Maasoumi, Esfandiar (1990). "How to Live with Misspecification if You Must." Journal of Econometrics 44, 67–86. Available behind a paywall at https://www.sciencedirect.com/science/article/pii/0304407690900733.

Watson, Mark W. (1993). "Measures of Fit for Calibrated Models." Journal of Political Economy 101, 1011–1041. Available behind a paywall at http://www.journals.uchicago.edu/doi/abs/10.1086/261913.

White, Halbert L. (1994). Estimation, Inference and Specification Analysis. New York: Cambridge University Press. Available behind a paywall at https://www.cambridge.org/core/books/estimation-inference-and-specification-analysis/9B5D4DED8AA37C8231EB942B935CEF55.

Nikolay Gospodinov is a finance economist and senior adviser at the Atlanta Fed. The author thanks Larry Wall for valuable comments and suggestions. The view expressed here are the author's and not necessarily those of the Federal Reserve Bank of Atlanta or the Federal Reserve System. If you wish to comment on this post, please email atl.nftv.mailbox@atl.frb.org.

_______________________________________

¹ Most of the exceptions are coming from the econometrics literature and include Maasoumi (1990), Watson (1993), White (1994), Canova (1994), among others. Gospodinov et al. (2013, 2018) develop a comprehensive framework for conducting inference in possibly misspecified asset pricing models.

² See Bernando and Smith (1994) for a useful taxonomy of the different views regarding model comparison and selection.

³ The two Atlanta Fed working papers mentioned below (2017-9 and 2017-10), and the references therein, report extensive evidence of misspecification of linear and nonlinear asset pricing models.

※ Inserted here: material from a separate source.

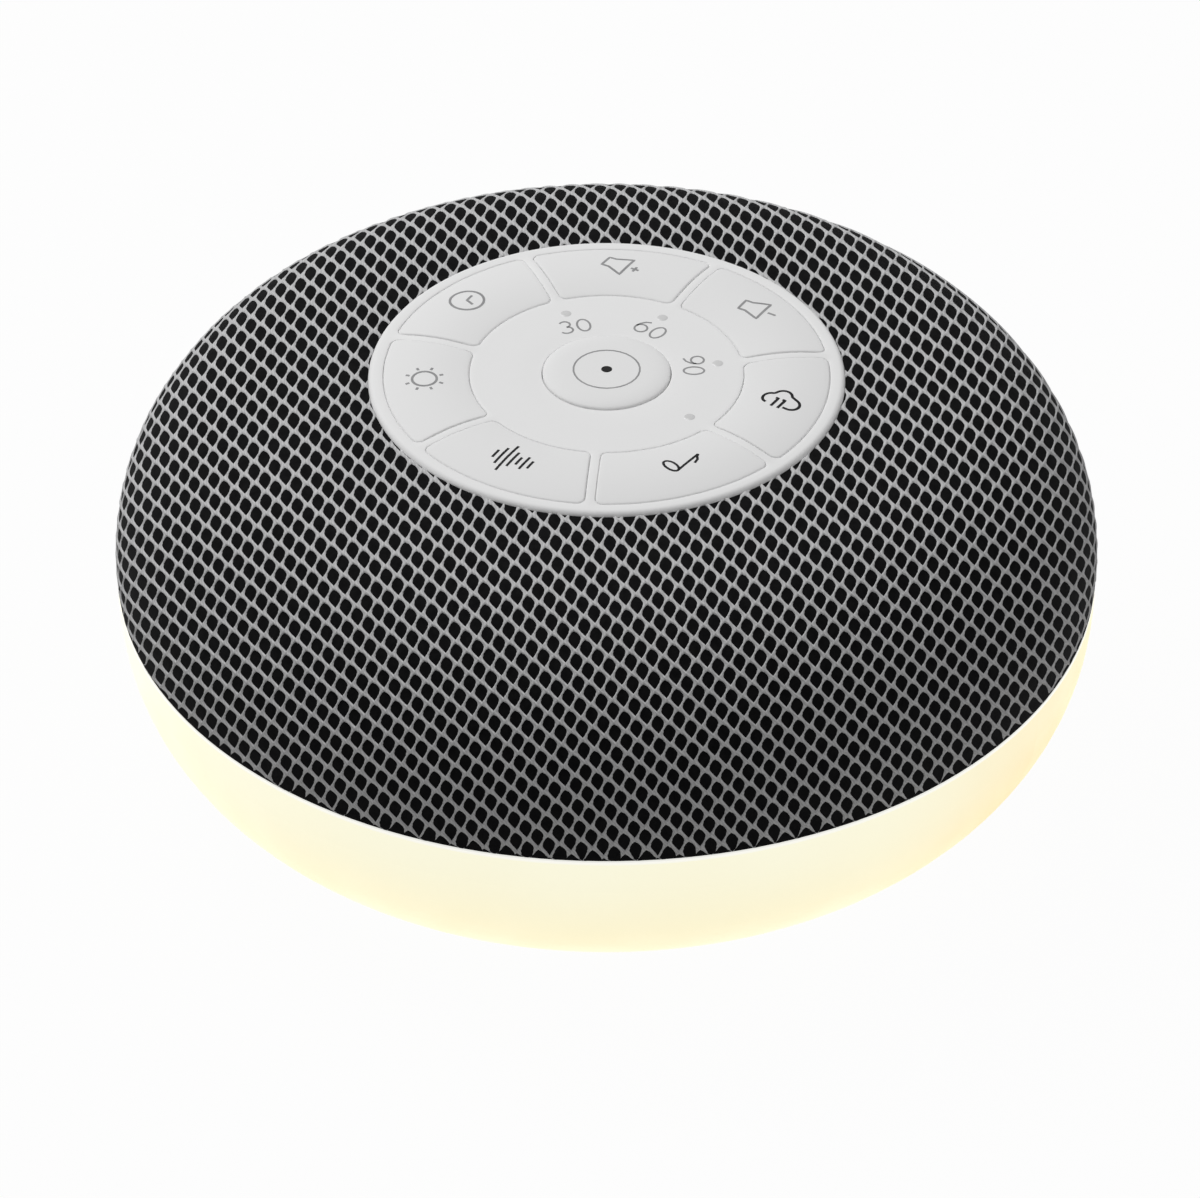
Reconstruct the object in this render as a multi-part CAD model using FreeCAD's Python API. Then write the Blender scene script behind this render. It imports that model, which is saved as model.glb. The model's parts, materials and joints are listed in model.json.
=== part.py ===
import FreeCAD, Part
import math
import os

# White noise sound machine: a fabric dome with a round key panel on top of a glowing lamp bowl.
# Millimetres, +Z up, origin on the table under the middle of the foot ring, front key towards -Y.

# Outside form
BODY_RADIUS = 72.5            # widest circle of the fabric dome
SEAM_HEIGHT = 31.9            # seam between the fabric and the lamp bowl, above the table
WIDEST_RISE = 3.4             # widest circle above the seam
SHOULDER_RADIUS = 28.8        # arc of the dome's shoulder
SHOULDER_TURN = 79.0          # degrees of that arc above the widest circle
PANEL_RADIUS = 34.8           # round control panel
BOWL_TOP_RADIUS = 50.8        # arc of the bowl just under the seam
BOWL_TOP_TURN = 6.4           # degrees of that arc
BOWL_RADIUS = 28.6            # arc of the rest of the bowl
SEAM_GAP = 0.3                # between the fabric's hem and the bowl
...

⁴ These are available from Kenneth R. French's website.

⁵ For details on how to perform misspecification-robust inference, see Hall and Inoue (2003) and Gospodinov et al. (2013, 2018).

⁶ Yet another alternative is a data-driven (model-free) approach to approximating the unknown model using nonparametric methods. This is better suited to a "machine learning" approach with no or only limited guidance from economic theory.